(What the exercise asks) In the listing below, pick out lines with "True".

*** Entries provided ***

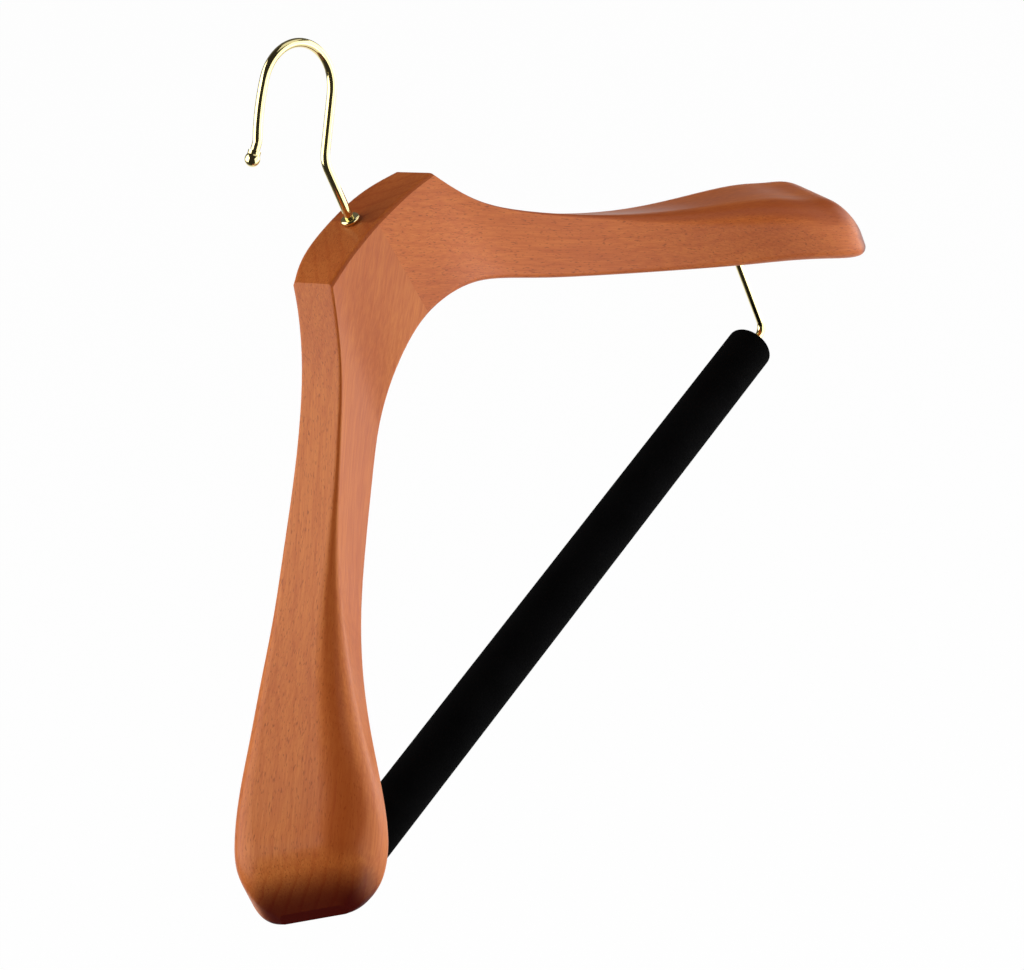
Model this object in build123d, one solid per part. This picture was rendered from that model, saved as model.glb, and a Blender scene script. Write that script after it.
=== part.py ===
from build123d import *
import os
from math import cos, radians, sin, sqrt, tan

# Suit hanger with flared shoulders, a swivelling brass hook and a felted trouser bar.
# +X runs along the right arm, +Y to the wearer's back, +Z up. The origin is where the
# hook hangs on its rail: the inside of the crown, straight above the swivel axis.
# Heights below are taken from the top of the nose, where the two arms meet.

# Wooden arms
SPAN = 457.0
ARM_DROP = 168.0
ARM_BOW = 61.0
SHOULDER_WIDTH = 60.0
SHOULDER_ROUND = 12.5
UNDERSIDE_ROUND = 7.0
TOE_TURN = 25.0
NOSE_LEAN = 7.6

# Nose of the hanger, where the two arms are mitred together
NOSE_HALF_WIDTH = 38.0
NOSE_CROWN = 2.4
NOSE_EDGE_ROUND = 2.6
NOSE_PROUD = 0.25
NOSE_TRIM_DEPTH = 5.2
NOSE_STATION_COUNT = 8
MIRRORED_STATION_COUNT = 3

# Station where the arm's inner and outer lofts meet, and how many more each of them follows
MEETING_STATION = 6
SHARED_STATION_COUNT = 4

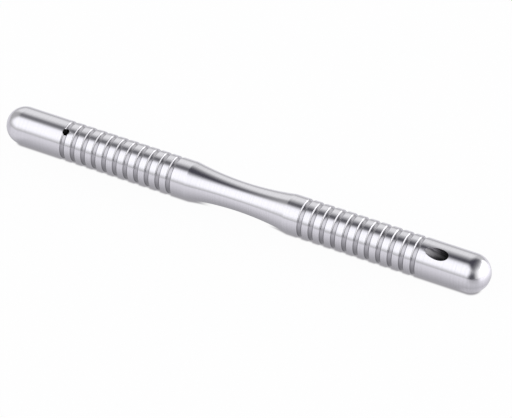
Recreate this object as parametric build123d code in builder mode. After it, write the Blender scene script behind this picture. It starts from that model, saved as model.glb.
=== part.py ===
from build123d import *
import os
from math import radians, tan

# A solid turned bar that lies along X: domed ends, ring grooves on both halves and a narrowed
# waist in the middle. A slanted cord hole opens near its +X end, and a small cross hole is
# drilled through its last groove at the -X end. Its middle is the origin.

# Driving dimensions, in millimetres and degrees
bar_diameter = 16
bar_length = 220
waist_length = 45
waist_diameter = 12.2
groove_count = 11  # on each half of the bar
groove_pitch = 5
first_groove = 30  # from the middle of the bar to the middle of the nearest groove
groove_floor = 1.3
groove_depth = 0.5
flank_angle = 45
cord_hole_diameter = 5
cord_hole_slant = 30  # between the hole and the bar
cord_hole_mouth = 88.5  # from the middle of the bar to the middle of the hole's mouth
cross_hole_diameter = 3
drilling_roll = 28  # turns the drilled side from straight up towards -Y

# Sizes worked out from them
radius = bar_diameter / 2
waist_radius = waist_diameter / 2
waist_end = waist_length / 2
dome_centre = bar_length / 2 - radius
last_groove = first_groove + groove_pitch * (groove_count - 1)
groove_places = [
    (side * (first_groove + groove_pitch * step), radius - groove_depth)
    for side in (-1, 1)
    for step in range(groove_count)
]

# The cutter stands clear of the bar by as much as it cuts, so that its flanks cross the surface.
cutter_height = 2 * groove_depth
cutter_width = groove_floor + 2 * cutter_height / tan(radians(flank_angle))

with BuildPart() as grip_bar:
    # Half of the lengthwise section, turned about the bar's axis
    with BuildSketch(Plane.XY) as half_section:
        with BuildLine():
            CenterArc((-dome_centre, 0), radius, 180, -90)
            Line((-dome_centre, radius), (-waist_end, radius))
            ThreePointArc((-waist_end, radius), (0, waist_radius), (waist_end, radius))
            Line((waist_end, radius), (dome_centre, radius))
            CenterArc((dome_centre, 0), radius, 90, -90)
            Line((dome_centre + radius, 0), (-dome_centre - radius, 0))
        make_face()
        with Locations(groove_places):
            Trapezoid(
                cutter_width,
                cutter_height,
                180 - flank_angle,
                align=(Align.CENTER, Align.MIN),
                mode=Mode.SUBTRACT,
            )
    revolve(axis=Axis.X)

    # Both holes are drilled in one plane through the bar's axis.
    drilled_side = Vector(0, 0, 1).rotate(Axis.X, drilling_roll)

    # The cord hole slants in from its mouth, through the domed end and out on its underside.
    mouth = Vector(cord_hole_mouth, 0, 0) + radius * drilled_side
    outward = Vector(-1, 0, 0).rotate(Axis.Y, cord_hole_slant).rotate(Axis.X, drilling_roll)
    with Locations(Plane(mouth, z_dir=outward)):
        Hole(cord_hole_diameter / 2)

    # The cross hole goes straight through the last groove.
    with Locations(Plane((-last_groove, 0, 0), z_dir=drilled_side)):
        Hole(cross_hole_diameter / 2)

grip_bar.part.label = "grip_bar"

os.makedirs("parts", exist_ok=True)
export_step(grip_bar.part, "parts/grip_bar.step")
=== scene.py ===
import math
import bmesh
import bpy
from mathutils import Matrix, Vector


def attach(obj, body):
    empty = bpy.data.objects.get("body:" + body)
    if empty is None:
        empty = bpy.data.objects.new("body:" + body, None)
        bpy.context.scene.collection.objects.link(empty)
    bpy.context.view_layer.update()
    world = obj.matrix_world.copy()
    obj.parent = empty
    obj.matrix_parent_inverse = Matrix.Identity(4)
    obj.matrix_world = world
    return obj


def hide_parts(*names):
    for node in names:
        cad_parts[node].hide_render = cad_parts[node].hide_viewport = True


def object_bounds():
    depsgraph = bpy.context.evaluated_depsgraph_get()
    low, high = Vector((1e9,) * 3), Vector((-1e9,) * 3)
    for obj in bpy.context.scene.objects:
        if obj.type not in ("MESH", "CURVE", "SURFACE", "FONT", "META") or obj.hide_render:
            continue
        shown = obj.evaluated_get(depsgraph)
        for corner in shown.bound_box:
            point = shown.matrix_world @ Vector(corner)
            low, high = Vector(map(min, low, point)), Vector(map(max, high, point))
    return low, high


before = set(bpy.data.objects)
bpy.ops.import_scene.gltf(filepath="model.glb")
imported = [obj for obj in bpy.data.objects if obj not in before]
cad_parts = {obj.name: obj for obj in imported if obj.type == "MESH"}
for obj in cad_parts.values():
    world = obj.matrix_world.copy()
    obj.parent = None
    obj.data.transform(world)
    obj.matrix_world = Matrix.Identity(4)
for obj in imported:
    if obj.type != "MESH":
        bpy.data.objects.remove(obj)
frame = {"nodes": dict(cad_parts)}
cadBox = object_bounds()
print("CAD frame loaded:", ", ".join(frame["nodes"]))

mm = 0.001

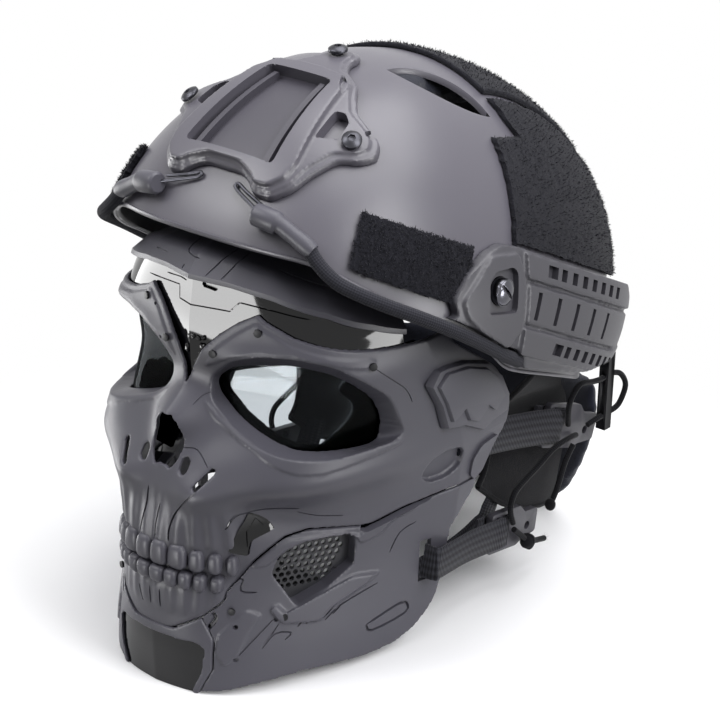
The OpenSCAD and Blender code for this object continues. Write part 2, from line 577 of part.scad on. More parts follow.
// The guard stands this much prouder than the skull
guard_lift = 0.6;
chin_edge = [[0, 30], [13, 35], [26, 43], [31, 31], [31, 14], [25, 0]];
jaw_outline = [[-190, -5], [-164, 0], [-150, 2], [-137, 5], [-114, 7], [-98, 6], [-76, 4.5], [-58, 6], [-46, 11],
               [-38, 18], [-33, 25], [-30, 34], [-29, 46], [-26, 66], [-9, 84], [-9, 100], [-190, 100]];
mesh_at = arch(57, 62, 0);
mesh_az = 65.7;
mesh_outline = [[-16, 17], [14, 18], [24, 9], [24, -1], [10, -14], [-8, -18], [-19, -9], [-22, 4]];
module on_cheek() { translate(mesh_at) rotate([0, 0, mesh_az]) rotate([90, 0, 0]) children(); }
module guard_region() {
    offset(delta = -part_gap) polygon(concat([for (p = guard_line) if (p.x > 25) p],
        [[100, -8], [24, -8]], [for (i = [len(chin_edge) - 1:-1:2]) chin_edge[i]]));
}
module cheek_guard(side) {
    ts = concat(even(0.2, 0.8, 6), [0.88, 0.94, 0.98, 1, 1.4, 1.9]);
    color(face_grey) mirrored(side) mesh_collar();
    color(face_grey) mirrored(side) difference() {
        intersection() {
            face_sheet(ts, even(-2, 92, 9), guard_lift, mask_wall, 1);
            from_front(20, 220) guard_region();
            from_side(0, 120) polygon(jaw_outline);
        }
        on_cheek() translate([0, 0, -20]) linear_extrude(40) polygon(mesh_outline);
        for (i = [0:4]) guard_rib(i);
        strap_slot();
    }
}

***

(Response to the task)
os.makedirs("parts", exist_ok=True)
        cad_parts[node].hide_render = cad_parts[node].hide_viewport = True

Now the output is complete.